Exercise requirements | From the listing below, extract every line in which the word "into" appears.

───── Supplied data

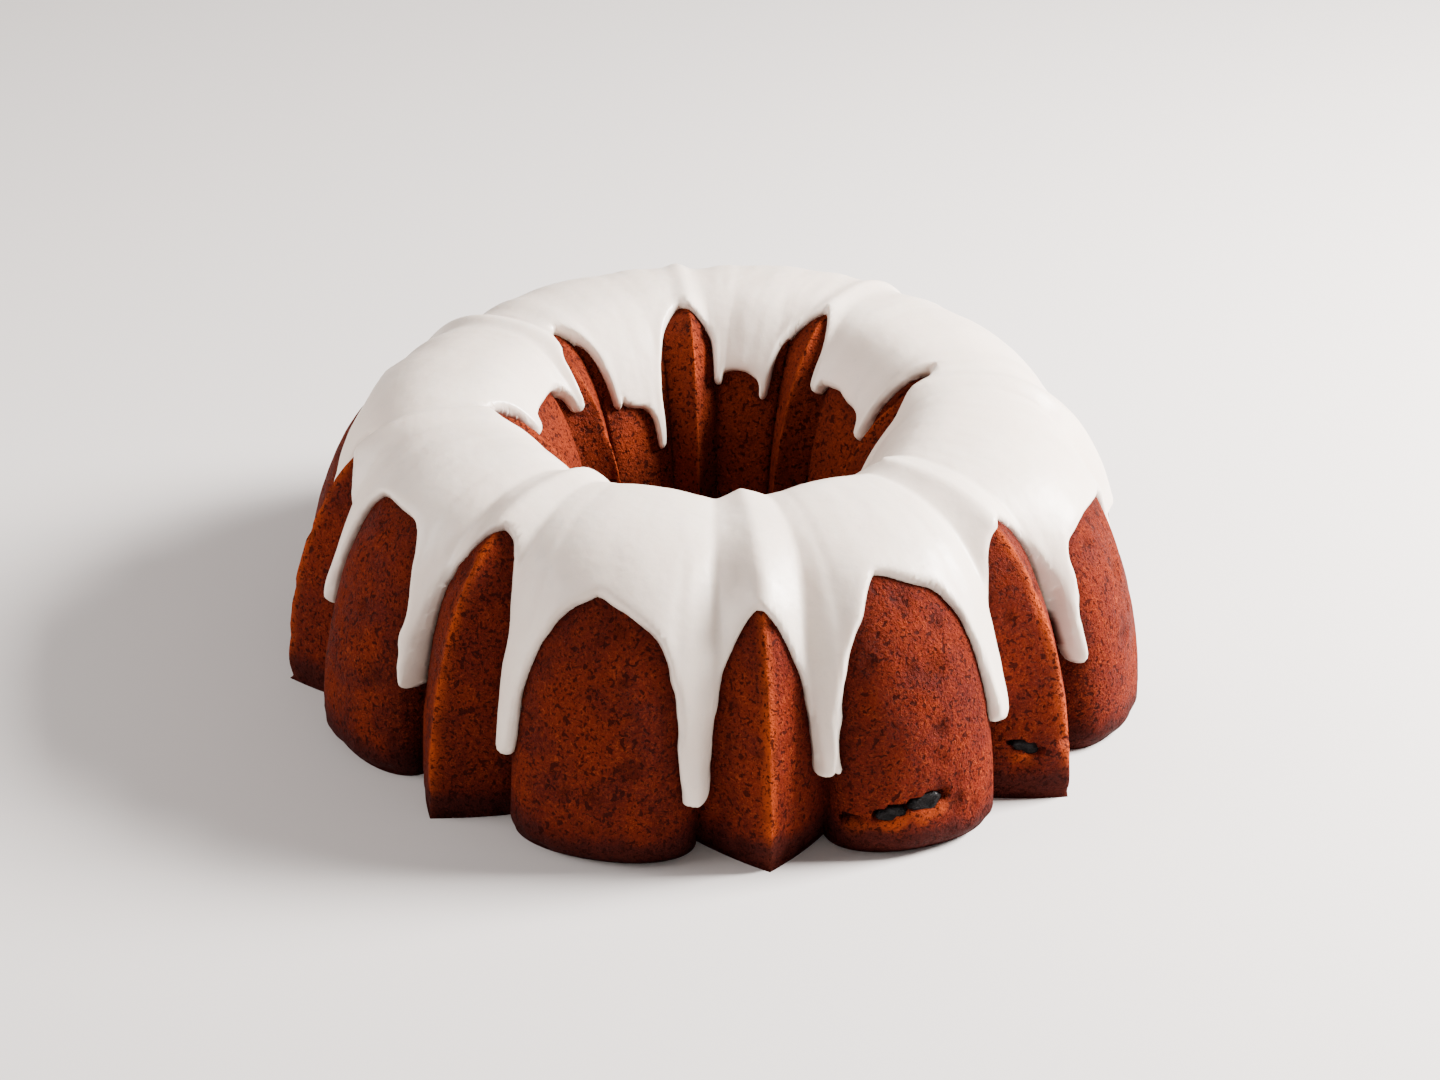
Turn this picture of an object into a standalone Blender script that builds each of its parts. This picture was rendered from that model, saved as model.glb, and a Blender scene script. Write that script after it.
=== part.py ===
"""Glazed ring cake from a fluted tin: a sponge with eight pointed and eight round flutes round a
middle hole, a skin of white icing that runs down the grooves, and burst berries in the crust.

Metres, +Z up. The origin is the middle of the flat base, and a pointed flute faces the front (-Y).
A place on the cake is given by two angles in degrees. "angle" goes round the cake, from the front
towards +X. "turn" goes over the ring: 0 at the outer edge of the base, 90 on the crest and 180 at
the inner edge of the base.
"""
import math
from collections import namedtuple

import bmesh
import bpy
import numpy as np
from mathutils import Matrix, Vector

# The ring's section: radius at the base outside, of the crest and of the hole, height of the
# crest, how square the outer and the inner shoulder are, and how far its foot is drawn in.
Section = namedtuple("Section", "outer crest hole height outer_power inner_power foot")
POINT = Section(0.1325, 0.0740, 0.0300, 0.0870, 2.75, 2.4, 0.0008)
ROUND = Section(0.1340, 0.0740, 0.0370, 0.0865, 2.55, 2.4, 0.0045)
GROOVE = Section(0.1165, 0.0745, 0.0400, 0.0835, 2.50, 2.4, 0.0020)
FOOT_HEIGHT = 0.006

# Flutes round the ring.
FLUTES = 8
PITCH = 360.0 / FLUTES
GROOVE_ANGLE = 9.3
ROUND_POWER = 2.3
FLARE_START = 0.070
FLARE_REACH = 0.060

# How far each pointed flute is turned, reaches and stands against an even ring, and how far each
# round one reaches, from the front round by +X.
POINT_TURN = np.array([0.0, -3.0, 0.0, 5.0, 0.0, 0.0, 3.0, 0.0])
POINT_REACH = np.array([1.0, 1.035, 0.97, 1.0, 1.0, 1.0, 0.99, 0.995])
POINT_HEIGHT = np.array([0.985, 0.98, 0.995, 1.03, 1.015, 0.99, 0.985, 0.985])
ROUND_REACH = np.array([1.0, 1.0, 0.975, 1.0, 1.0, 0.975, 0.97, 1.0])

# Icing: thickness, the gap under it, how thin its edge is against the rest, how far in from the
# edge it reaches its full thickness, and how far it bridges a groove: beside the runs, on the
# shoulder at a turn, and how the one fades into the other.
ICING = 0.0023
GAP = 0.0003
UNDER_GAP = 0.0005
EDGE_SHARE = 0.25
EDGE_ROUND = 0.0028
BRIDGE_ANGLE = 3.0
TOP_BRIDGE_ANGLE = 6.0
BRIDGE_TURN = 78.0
BRIDGE_SPREAD = 35.0
BRIDGE_RISE = 1.15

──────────

Result for this exercise |
Turn this picture of an object into a standalone Blender script that builds each of its parts. This picture was rendered from that model, saved as model.glb, and a Blender scene script. Write that script after it.
# shoulder at a turn, and how the one fades into the other.